Caroline’s slides are embedded below.
Caroline’s teaching seeks to meet the challenges of a skills gap between the increasing complexity of socio-legal resources and the declining level of authoritative and reflective research skills amongst students as identified by the Nuffield Report on empirical legal research (2006).
Primarily through her teaching on the research methodology module on the LLM/Diploma in Legal Practice at De Montfort she seeks to motivate students to engage with their subject, to develop ethical, critical and reflective skills for evaluating the law and ideally conducting their own research, and to develop a ‘scholarship of discovery’.
Caroline’s work is affected by a concern that some postgraduate learners demonstrate limited experience of critical or creative thinking and have a view of legal research that is restricted to the proprietary legal databases and Google. She speculates that a contribution to this has been the growth of strategic learning at lower levels of the educational structure and the growth of ‘user generated content’.

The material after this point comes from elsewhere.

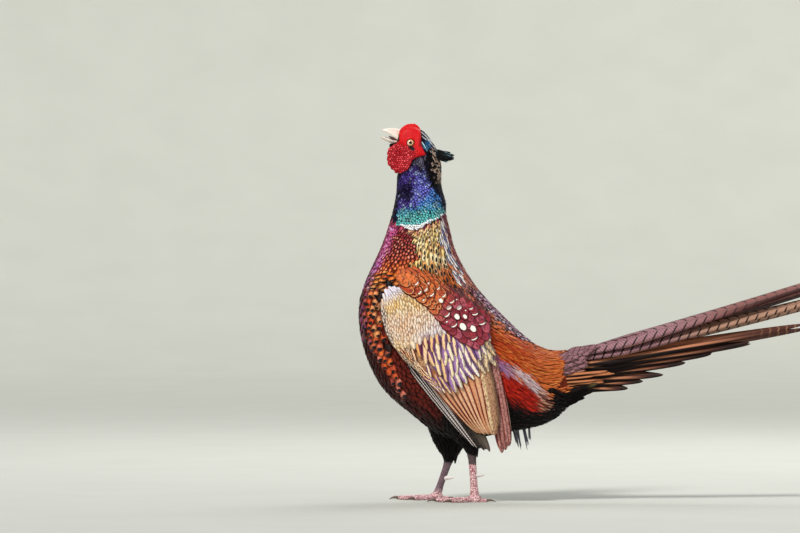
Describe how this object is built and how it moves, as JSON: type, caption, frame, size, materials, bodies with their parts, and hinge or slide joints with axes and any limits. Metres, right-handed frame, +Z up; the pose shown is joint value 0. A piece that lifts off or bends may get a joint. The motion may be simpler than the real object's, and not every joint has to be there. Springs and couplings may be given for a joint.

In 1990 Ernest Boyer, President of the Carnegie Foundation for the Advancement of Teaching, advanced a model of five realms of scholarship (of discovery, integration, application, teaching, and engagement). The LLM/Diploma in Legal Practice fits particularly well into this model – a key outcome of the course is to develop a “critical awareness of the factors which shape legal practice in (a) chosen area of practice”, but the exercise of this model is not without problems, including dealing with students whose focus is not traditionally academic.
About Caroline
Caroline Coles is a principal lecturer and solicitor in the Department of Professional Legal Studies at Leicester De Montfort Law School and a Fellow of the Higher Education Academy. She is also an assessor and external examiner for the Solicitors Regulation Authority.
In addition to teaching business law and research skills on the LLM/Diploma in Legal Practice and intellectual property law on the Legal Practice Course Caroline is responsible for teaching research methodology and supervising students on the Masters in Law courses for practitioners at De Montfort. She also provides skills training for teaching staff.